Policy makers and industry leaders should view the episode as an argument for continuous investment in infrastructure hygiene: standardized verification of default configurations, mandatory patch windows for critical components, and improved tooling for detecting parsing inconsistencies between proxies and backends. Rapid disclosure and remediation are only the first steps; transparency about affected versions, exploitability, and mitigations helps downstream customers act quickly.
Developer best practices and defense in depth
Developers must avoid relying solely on the sanitizing behavior of upstream systems. Best practices include validating input within the application, implementing defense-in-depth measures, and minimizing the attack surface of any publicly-facing service. Specific recommendations:
– Treat headers and request framing as untrusted input unless explicitly validated.
– Avoid application logic that performs sensitive actions based solely on header values set by external intermediaries.
– Implement logging and anomaly detection for unexpected request sequences or malformed headers.
– Use hardened, vetted proxy configurations and keep those components patched and monitored.
End-user and customer responsibilities
Even if end users cannot apply patches themselves, they should ask service providers whether they have applied the update and validated their hosting architectures. Customers of critical services — in finance, healthcare, government — should demand timely remediation and evidence of post-patch verification. One unpatched Kestrel instance in a broader ecosystem can compromise larger systems, so vendor transparency matters.
Looking ahead: treating a 9.9 as more than a patch cycle
Historically, request smuggling has enabled cache poisoning, session hijacking, and other abuses. What makes this Kestrel-related ASPNET Core bug particularly concerning is the combination of widespread use, potential for unauthenticated exploitation, and the mixed nature of mitigation (patching plus architectural review). Patching will close the immediate exploit path, but organizations should seize the moment to review trust boundaries and harden assumptions baked into deployments.
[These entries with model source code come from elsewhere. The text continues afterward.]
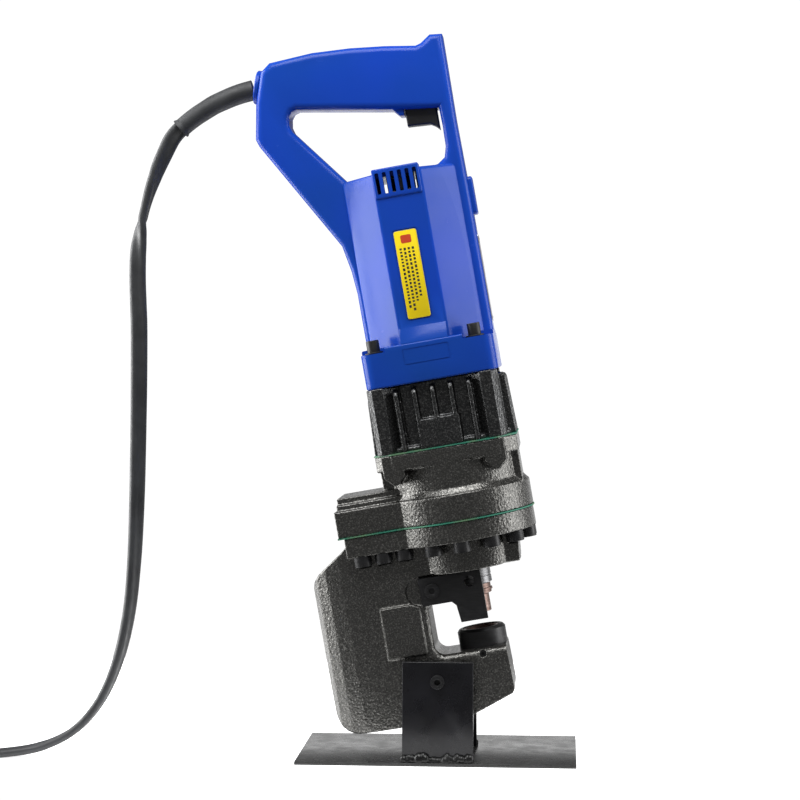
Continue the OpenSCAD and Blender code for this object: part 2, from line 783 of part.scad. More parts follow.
module shell() {
    difference() {
        shell_outer();
        shell_inner();
        vent_slots(-60, -body_r + wall + 1);
        vent_slots(body_r - wall - 1, 60);
        // Trigger slot and the hole for the cord collar
        translate([48.4, -8.3, 425]) cube([25, 16.6, 16]);
        translate(COLLAR_AT) rotate([0, -72.2, 0]) translate([0, 0, -9]) cylinder(r = 9 + hole_gap, h = 30);
        // Corner notches and holes of the collar screws
        for (s = [-1, 1], t = [-1, 1]) {
            translate([column_u + s * column_off - 9, t * column_off - 9, 252.5]) difference() {
                cube([18, 18, 20]);
                translate([motor_u - column_u - s * column_off + 9, 9 - t * column_off, 0]) prism(-1, 30) octagon(body_r);
            }
            post(column_u + s * column_off, t * column_off, case_v1 - 1, 260, 3 + hole_gap);
        }
        // Window behind the brush cover, and the clamshell screws
        pin_x(74, 90, brush_v, 6);
        for (p = SHELL_SCREWS) pin_y(p[0], p[1], -rear_y + 4, 30, 1.5 + hole_gap);
    }
}

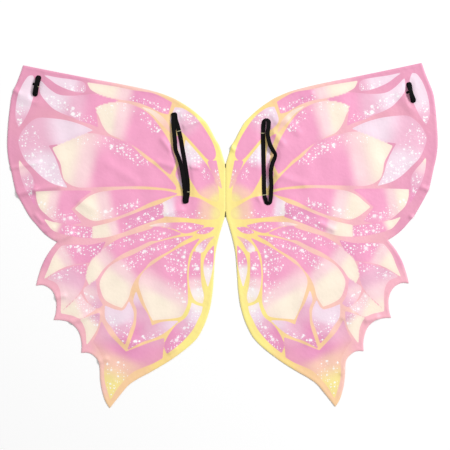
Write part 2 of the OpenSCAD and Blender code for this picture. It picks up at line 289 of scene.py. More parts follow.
      [(220, -262), (189, -245), (164, -237), (138, -223), (109, -198)], [(109, -198),
      (142, -200), (167, -209)], [(167, -209), (176, -183), (191, -158), (202, -130)]],
     [(202, -135, LILAC), (200, -175, MAUVE), (205, -225, ROSE), (165, -225, MAUVE),
      (115, -203, LILAC)],
     [(213, -252, 180, -236, 10, 0.9), (180, -236, 143, -226, 8, 0.8)]),
    ("corner_band",
     [[(77, -156), (66, -162), (54, -165)], [(54, -165), (57, -179), (64, -193), (79, -221),
      (104, -249), (133, -272)], [(133, -272), (138, -256), (131, -235), (113, -209), (91, -191),
      (82, -175), (77, -156)]],
     [(60, -168, WHITE), (72, -188, LILAC), (88, -212, MAUVE), (108, -238, ROSE),
      (130, -268, ROSE)],
     [(124, -262, 92, -222, 10, 0.9), (92, -222, 66, -184, 9, 0.8)]),
    ("long_window",
     [[(73, -37), (58, -41)], [(58, -41), (59, -72), (57, -110), (51, -140), (54, -156)],
      [(54, -156), (71, -147), (82, -114), (82, -72), (73, -37)]],
     [(66, -42, PINK), (66, -85, PINK), (64, -112, BLUSH), (62, -132, WHITE), (56, -152, CREAM)],
     [(69, -52, 64, -103, 8, 0.8), (64, -103, 57, -142, 7, 0.75)]),
    ("drop_window",
     [[(28, -24), (29, -61), (34, -91), (41, -117)], [(41, -117), (49, -86), (49, -61), (42, -41),
      (28, -24)]],
     [(29, -30, PINK), (36, -60, PINK), (40, -82, WHITE), (42, -112, WHITE)],
     [(37, -40, 34, -92, 7, 0.75)]),
    ("small_leaf",
     [[(27, -2), (48, -10), (64, -24), (68, -34), (57, -38), (50, -33), (41, -17), (27, -2)]],
     [(64, -32, WHITE), (50, -20, MAUVE), (32, -4, PEACH)],
     [(55, -26, 45, -14, 5, 0.6)]),
    ("upper_lens",
     [[(66, 7), (57, 14), (43, 19), (27, 18)], [(27, 18), (38, 9), (52, 5), (66, 7)]],
     [(64, 7, PINK), (30, 17, PINK)],
     [(60, 8, 31, 15, 5, 0.7)]),
    ("long_lens",
     [[(171, 24), (149, 29), (126, 30), (85, 30), (50, 23)], [(50, 23), (68, 13), (93, 7),
      (113, 16), (140, 23), (171, 24)]],
     [(168, 24, CREAM), (145, 26, BLUSH), (115, 22, PINK), (55, 22, PINK)],
     [(135, 23, 60, 21, 7, 0.7)]),
]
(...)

Microsoft’s rapid identification and response reflect a maturing security posture, but the work does not stop with a bulletin and an update. Effective mitigation requires coordinated action across developers, operations teams, cloud providers, and customers. Security is a collective exercise: predictable remediation, transparent communication, and shared commitment to defensive hygiene reduce systemic risk.
Conclusion
The Kestrel vulnerability — an ASPNET Core bug rated 9.9 — is both a technical threat and a strategic wake-up call. It underscores how a small parsing error in a ubiquitous component can cascade into severe real-world consequences. Organizations must patch swiftly, validate their hosting architecture, and harden application assumptions to prevent similar issues in the future. Treat this incident not as a routine patch cycle, but as a prompt to strengthen the trust boundaries and operational practices that keep modern web infrastructure secure.